Collected data:
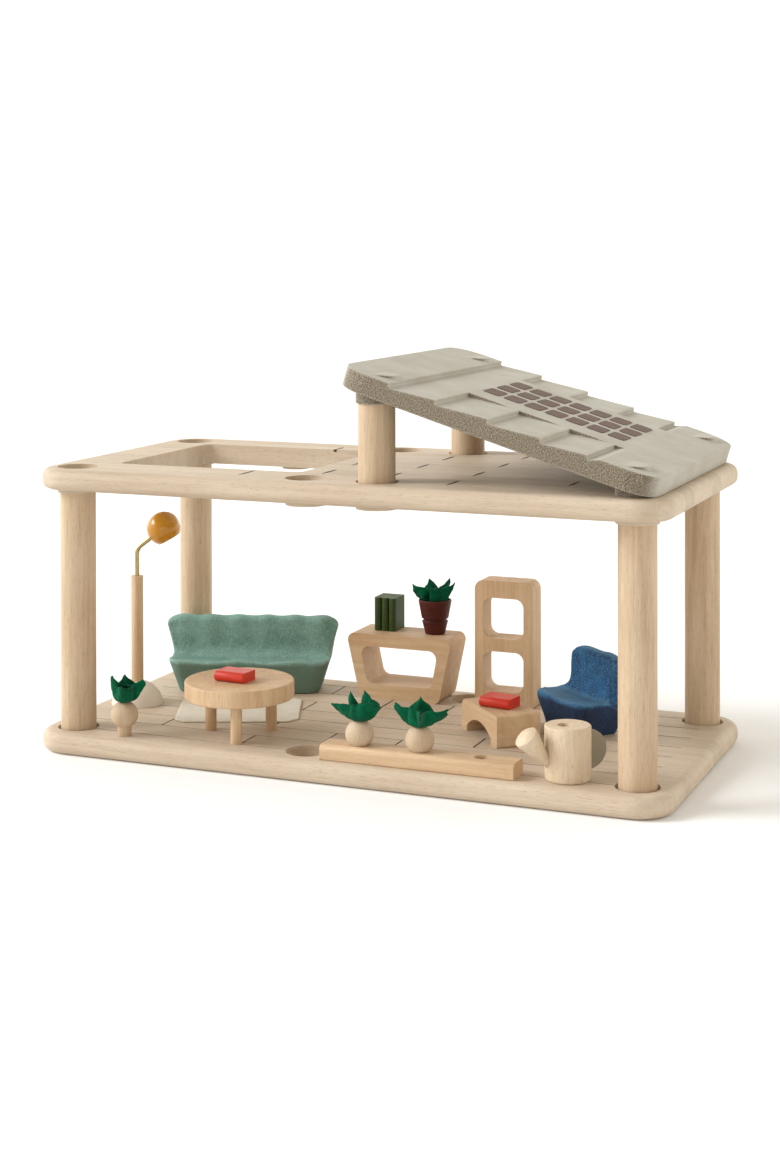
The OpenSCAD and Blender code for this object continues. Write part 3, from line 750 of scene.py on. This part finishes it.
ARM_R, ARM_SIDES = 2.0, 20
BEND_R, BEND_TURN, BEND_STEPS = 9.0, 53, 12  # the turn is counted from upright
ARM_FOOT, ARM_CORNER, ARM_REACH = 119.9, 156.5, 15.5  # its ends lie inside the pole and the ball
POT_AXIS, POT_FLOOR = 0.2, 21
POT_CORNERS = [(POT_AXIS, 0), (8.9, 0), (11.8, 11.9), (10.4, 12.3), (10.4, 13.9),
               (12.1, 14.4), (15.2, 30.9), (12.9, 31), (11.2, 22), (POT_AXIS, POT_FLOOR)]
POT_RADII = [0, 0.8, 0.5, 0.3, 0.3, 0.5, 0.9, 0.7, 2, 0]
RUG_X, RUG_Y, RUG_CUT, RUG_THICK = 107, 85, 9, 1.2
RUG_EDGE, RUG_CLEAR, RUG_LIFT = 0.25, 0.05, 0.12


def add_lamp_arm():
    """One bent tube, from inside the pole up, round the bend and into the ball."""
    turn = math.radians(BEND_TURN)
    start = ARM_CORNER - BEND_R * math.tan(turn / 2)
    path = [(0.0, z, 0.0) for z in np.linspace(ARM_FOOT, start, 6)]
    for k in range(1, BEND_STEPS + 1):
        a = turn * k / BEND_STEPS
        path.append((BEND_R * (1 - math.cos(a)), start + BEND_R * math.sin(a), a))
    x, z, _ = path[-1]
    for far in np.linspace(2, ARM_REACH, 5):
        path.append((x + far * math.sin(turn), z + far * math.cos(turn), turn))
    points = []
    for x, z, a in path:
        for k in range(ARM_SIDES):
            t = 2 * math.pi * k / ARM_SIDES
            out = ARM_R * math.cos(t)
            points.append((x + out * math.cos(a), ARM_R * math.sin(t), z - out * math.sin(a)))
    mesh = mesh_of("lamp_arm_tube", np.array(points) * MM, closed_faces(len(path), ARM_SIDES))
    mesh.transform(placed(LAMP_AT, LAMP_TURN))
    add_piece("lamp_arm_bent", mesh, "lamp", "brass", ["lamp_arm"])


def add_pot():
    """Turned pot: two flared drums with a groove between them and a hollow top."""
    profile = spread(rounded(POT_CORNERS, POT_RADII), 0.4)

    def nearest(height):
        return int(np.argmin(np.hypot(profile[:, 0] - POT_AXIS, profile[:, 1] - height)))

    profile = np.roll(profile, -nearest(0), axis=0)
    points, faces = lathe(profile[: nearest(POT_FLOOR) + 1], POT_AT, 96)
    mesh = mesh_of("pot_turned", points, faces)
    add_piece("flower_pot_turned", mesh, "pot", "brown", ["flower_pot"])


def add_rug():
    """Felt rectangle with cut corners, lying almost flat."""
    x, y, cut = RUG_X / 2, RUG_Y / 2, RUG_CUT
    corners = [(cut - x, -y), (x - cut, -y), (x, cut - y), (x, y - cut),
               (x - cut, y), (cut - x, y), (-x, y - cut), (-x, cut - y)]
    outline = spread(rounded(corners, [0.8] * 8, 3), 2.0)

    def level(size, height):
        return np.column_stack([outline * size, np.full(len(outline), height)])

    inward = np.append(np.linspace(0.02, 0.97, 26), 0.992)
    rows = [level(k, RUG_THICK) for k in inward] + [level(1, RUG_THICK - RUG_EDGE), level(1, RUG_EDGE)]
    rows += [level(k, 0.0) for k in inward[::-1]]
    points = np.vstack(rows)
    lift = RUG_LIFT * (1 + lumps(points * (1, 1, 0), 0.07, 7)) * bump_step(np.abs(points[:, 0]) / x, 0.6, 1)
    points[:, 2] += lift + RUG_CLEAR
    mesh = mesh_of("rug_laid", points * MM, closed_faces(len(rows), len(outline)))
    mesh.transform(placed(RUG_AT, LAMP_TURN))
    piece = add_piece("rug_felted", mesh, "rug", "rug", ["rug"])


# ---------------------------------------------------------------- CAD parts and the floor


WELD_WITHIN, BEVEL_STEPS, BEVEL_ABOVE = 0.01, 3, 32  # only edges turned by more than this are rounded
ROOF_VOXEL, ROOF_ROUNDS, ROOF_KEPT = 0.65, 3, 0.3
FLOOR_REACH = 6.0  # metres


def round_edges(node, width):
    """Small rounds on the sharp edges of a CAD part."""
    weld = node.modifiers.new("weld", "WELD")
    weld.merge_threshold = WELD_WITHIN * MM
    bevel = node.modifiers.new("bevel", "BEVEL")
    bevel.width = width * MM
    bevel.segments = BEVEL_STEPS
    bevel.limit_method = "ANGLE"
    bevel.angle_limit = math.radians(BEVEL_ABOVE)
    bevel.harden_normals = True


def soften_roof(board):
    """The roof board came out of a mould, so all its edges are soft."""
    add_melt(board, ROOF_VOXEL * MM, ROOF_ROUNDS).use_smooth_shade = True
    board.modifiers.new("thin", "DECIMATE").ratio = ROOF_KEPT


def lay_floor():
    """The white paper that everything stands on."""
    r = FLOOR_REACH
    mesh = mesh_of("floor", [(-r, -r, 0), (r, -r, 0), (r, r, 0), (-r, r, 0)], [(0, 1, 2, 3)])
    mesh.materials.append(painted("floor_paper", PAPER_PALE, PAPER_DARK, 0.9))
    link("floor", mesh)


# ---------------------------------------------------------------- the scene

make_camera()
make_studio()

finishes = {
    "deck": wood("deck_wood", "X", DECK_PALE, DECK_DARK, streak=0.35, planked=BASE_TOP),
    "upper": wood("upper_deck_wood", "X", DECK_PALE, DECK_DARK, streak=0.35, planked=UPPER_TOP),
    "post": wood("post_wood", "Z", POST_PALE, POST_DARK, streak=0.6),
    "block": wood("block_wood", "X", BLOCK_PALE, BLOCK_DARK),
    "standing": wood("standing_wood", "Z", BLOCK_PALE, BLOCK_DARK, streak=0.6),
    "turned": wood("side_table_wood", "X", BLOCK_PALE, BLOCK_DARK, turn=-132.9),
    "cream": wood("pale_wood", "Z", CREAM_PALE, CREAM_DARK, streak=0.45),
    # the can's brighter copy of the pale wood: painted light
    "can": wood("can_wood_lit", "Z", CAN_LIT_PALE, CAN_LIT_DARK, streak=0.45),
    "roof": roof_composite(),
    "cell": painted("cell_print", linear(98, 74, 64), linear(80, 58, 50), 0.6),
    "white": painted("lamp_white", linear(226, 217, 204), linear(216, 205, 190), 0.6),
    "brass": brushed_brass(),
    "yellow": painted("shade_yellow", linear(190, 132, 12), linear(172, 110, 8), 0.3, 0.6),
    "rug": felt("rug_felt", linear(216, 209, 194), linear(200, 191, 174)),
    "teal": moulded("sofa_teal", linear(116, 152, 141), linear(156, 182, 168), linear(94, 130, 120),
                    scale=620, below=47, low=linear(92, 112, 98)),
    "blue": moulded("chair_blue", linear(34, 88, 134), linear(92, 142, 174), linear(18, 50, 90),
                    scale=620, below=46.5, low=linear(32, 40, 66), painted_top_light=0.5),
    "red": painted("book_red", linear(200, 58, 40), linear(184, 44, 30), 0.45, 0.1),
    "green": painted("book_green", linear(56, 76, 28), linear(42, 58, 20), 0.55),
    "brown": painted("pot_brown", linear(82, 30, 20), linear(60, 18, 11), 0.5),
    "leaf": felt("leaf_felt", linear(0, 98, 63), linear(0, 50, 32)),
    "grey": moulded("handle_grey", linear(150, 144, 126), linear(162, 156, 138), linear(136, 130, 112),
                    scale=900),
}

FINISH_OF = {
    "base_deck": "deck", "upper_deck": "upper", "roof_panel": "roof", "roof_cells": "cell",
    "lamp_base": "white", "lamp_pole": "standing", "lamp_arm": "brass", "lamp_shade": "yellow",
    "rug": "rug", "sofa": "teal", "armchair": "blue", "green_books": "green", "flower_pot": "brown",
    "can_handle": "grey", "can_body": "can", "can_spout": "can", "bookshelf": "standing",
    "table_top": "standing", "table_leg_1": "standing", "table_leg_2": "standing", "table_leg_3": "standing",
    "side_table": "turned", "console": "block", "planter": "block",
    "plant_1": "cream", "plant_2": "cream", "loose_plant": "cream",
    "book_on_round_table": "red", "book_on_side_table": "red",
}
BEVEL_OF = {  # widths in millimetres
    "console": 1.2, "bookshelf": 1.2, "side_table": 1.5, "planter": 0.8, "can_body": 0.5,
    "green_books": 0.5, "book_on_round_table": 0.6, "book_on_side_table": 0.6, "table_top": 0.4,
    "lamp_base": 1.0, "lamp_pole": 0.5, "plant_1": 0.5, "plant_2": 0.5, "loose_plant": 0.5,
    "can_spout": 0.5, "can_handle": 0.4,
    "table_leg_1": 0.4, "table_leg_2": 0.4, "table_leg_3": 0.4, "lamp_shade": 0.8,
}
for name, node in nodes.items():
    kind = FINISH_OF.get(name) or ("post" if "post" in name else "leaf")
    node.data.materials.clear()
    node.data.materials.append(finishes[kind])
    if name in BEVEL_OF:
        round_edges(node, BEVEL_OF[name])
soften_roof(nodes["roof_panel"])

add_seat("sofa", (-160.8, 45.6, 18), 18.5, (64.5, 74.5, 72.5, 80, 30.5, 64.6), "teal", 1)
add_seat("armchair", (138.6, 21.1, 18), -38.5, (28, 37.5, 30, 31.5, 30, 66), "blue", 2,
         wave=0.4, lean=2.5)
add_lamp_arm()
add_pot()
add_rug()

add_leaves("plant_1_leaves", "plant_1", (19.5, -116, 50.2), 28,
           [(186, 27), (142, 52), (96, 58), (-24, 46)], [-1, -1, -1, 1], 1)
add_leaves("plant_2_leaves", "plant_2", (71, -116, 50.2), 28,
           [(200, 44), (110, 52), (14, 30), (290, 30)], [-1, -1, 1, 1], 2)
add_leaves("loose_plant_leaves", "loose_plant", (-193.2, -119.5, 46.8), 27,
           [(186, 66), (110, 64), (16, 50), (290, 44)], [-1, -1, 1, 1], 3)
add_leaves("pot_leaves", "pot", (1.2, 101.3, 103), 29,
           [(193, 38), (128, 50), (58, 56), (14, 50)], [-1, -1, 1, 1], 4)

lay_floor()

Description of the task: Set down verbatim only the lines between the start of the data above and the line with "RUG_EDGE, RUG_CLEAR, RUG_LIFT", both boundaries included.

Solution to the problem:
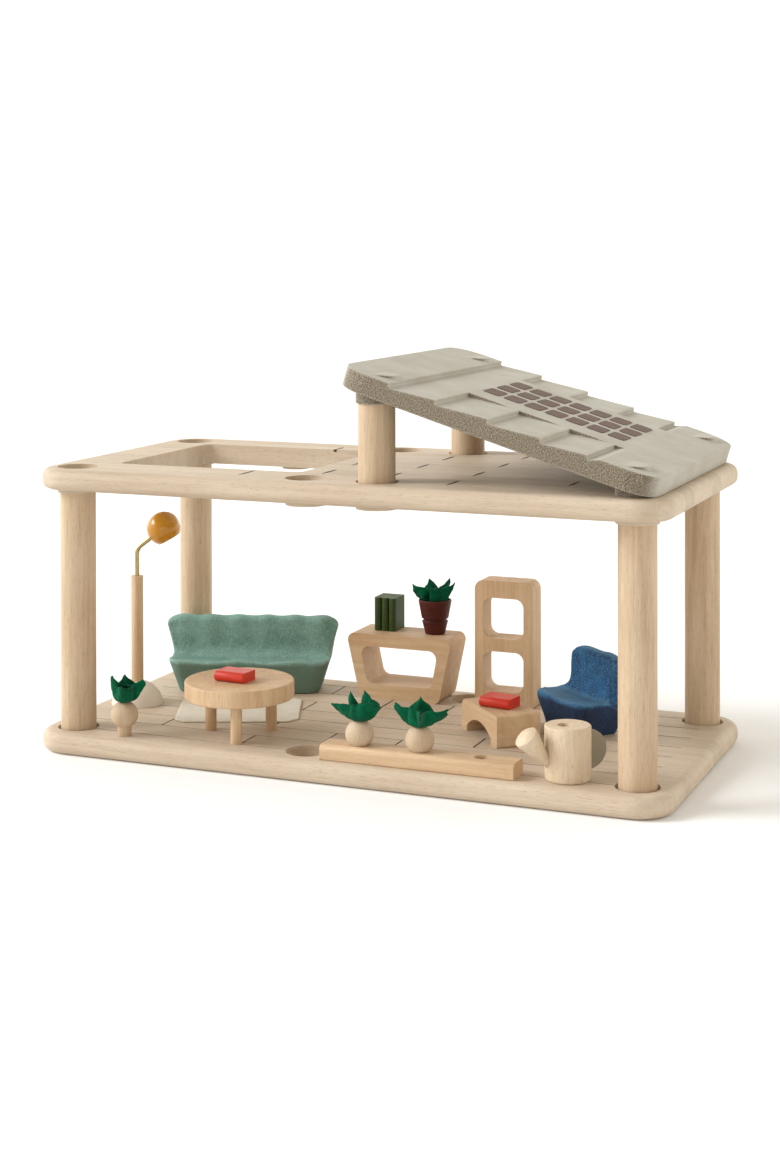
The OpenSCAD and Blender code for this object continues. Write part 3, from line 750 of scene.py on. This part finishes it.
ARM_R, ARM_SIDES = 2.0, 20
BEND_R, BEND_TURN, BEND_STEPS = 9.0, 53, 12  # the turn is counted from upright
ARM_FOOT, ARM_CORNER, ARM_REACH = 119.9, 156.5, 15.5  # its ends lie inside the pole and the ball
POT_AXIS, POT_FLOOR = 0.2, 21
POT_CORNERS = [(POT_AXIS, 0), (8.9, 0), (11.8, 11.9), (10.4, 12.3), (10.4, 13.9),
               (12.1, 14.4), (15.2, 30.9), (12.9, 31), (11.2, 22), (POT_AXIS, POT_FLOOR)]
POT_RADII = [0, 0.8, 0.5, 0.3, 0.3, 0.5, 0.9, 0.7, 2, 0]
RUG_X, RUG_Y, RUG_CUT, RUG_THICK = 107, 85, 9, 1.2
RUG_EDGE, RUG_CLEAR, RUG_LIFT = 0.25, 0.05, 0.12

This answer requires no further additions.